If you’re looking for a 12 step program as to what Glitterfesto does, you’re out of luck. Which is the point of a movement that wants to get all people moving. “A public declaration of affinity” Glitterfesto travels through debates, creeps along borders and Stay Out signs, permeates the impermeable, and cracks a lot of jokes that keep people laughing and caring about making a difference. Although “glitter” refuses to “stand for anything” it does indeed stand up for anyone who needs a reminder that there are good people out there waiting to be there for you as you begin the work needed to make large, small, everyday, committed demonstrations and “glitter-based performances” of affect for change. Glitterfesto asks that you shake things up a bit, to take art seriously, and to fight for artistic spaces that can transform realities.

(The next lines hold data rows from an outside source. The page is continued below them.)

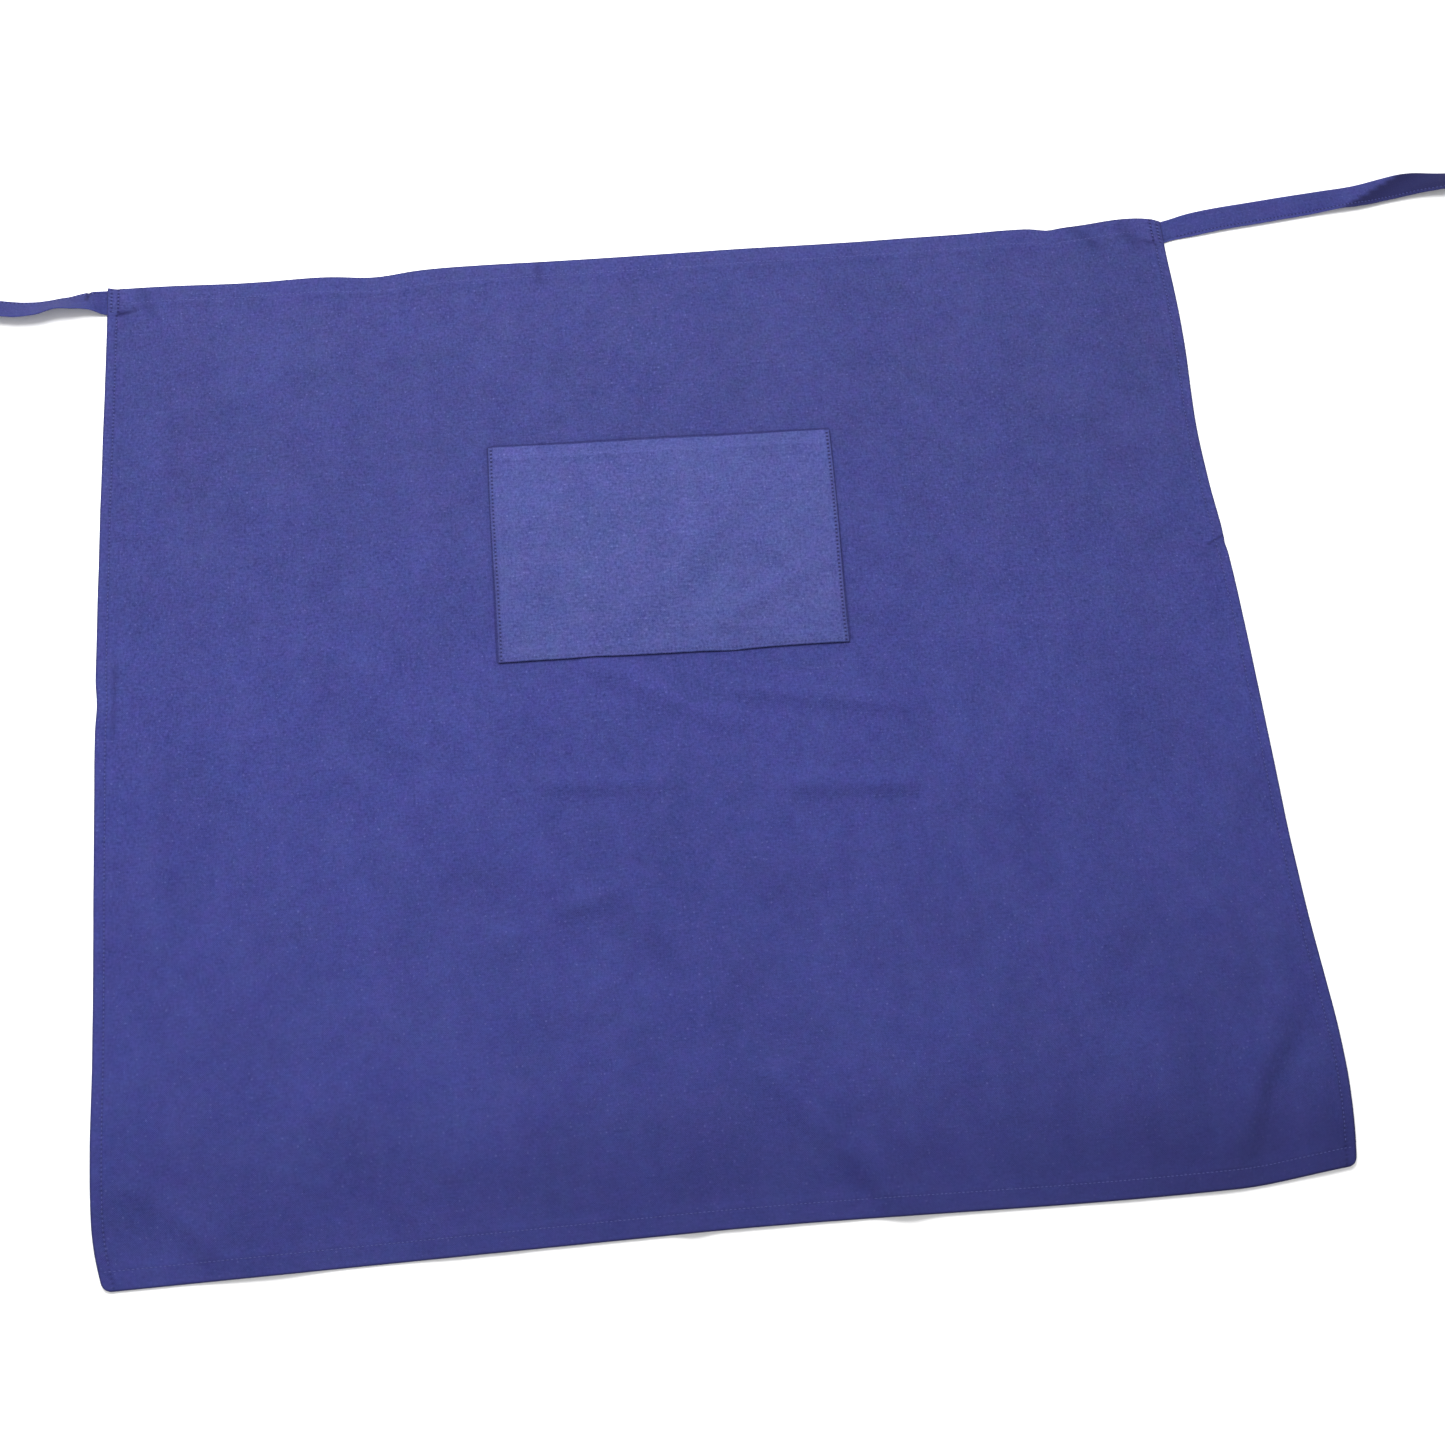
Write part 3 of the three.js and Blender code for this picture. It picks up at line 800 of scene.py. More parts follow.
@dataclass
class Panel(Cloth):
    """The apron's one big cloth, turned under along all four edges."""

    half_top: float
    half_bottom: float
    half_length: float
    lay: Lay = field(default_factory=Lay)
    cloth: float = 0.75
    hem: float = 2.4
    edge_radius: float = 1.2
    corner: float = 6.0
    step: float = 4.3
    tab: float = 15.0
    tie_drop: float = 11.5
    tie_half: float = 10.0
    anchor: tuple[float, float] = (3.2, 8.8)
    side: HemSizes = field(
        default_factory=lambda: HemSizes(7.5, 9.0, 5.0, 0.14, (14.5, 16.5, 18.5, 20.5))
    )
    waist: HemSizes = field(
        default_factory=lambda: HemSizes(
            12.5, 14.0, 5.0, 0.10, (19.6, 20.8, 21.6, 22.4, 23.6, 26.0)
        )
    )
    bottom: HemSizes = field(default_factory=lambda: HemSizes(12.5, 14.0, 6.0, 0.06))
    side_mark: float = 0.7
    waist_rub: float = 0.221
    bottom_mark: float = 0.05
    pucker: tuple[float, float, float] = (0.34, 0.22, 0.18)
    left_bells: Bells = ((-4.6, 40, 260), (-1.0, -250, 70), (9.0, -372, 34), (1.1, 34, 12))
    right_bells: Bells = (
        (-6.4, 172, 78),
        (-2.6, 340, 60),
        (7.0, -275, 92),
        (-1.0, 92, 6),
        (-4.0, -372, 34),
    )
    waist_bells: Bells = (
        (-3.6, -204, 26),
        (4.6, 372, 34),
        (-1.8, 310, 9),
        (-2.0, -300, 45),
        (1.5, 285, 30),
        (1.4, -400, 5),
        (-2.6, 402, 8),
    )
    notch_lines: tuple[float, float, float] = (84.0, 98.0, 1.1)
    patch: Optional["Pocket"] = None

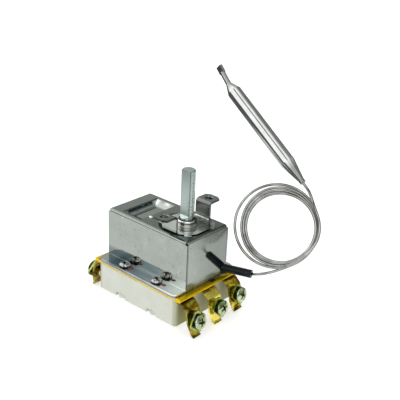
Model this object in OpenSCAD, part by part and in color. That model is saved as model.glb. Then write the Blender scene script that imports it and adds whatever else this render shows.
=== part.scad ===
// Three pole capillary thermostat: a folded steel housing over a ceramic switch base, with a
// control shaft, a mounting bracket, six screw terminals and a liquid filled sensing bulb.
// Origin: middle of the housing in plan, at the level of the terminals' lower ends.
// +Z runs along the control shaft, +X along the housing towards the capillary's outlet.

/* [Housing cover] */
// Length of the cover and of the ceramic base
housing_l = 47.6; // [46:0.1:52]
// Width of the cover between its flanges
housing_w = 26; // [25.6:0.1:29]
// Height of the cover's top above its flanges
housing_h = 22.4; // [22:0.1:25]
// Thickness of the cover's sheet
cover_t = 0.8; // [0.6:0.05:0.9]
// Outer radius of the folds round the cover's top
fold_r = 1.2; // [1.1:0.1:1.4]
// Seam between the walls at each corner
seam = 0.15; // [0.1:0.05:0.3]
// Width of the flanges along the two long sides
flange_w = 6.2; // [6:0.1:7.5]
// Radius of the flanges' outer corners
flange_corner_r = 3; // [1:0.5:4]
// Distance of the four cover screws from the middle, along X
screw_x = 9.7; // [8:0.1:10.5]
// Radius of the round opening in the top
opening_r = 12; // [11.6:0.1:12.2]
// Depth of the pressed recess beside the opening
recess_depth = 2.4; // [1.8:0.1:2.8]
// Length of the recess at its rim, along X
recess_l = 11.8; // [10.5:0.1:12.2]
// Width of the recess at its rim, along Y
recess_w = 22; // [18:0.1:22.4]

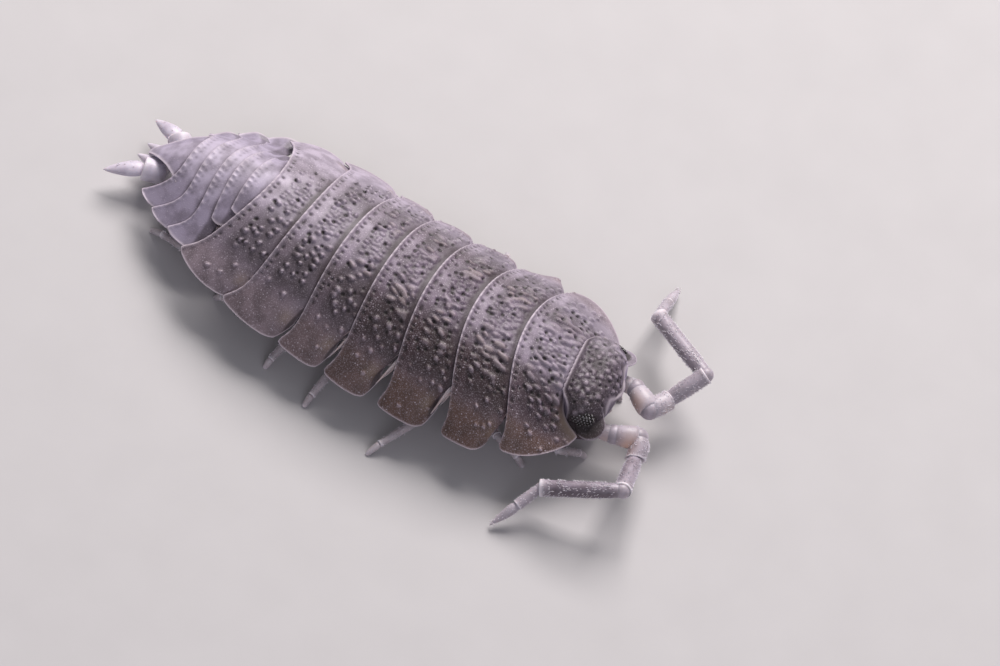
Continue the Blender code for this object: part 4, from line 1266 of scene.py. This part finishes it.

And to be sure Glitter begs us to take a chance on ourselves and our friends, on saying the “wrong thing” to the Right people, on offending our conservative minded neighbors–mentioning to the cabbie that when he calls the last guy in his cab a “fag” that you’re offended and then bopping him with some kind glittery options for him next time. Glitter has no pride and no shame which makes it humble and accessible to everyone. It understands that change requires conversation and time. That’s why Glitter feelings are resilient; they stick to you which makes them possible to share, toss, lick, spew, and dance in because “social justice is fabulous.”
Glitter is a “public definition of affinity” as is this post, in homage to Glitter and those behind it–Rault, Cowan, you, me, that guy over there, that hot lady with the bra outside of her clothes–anyone who wants to become queerly optimistic. So let’s get messy together!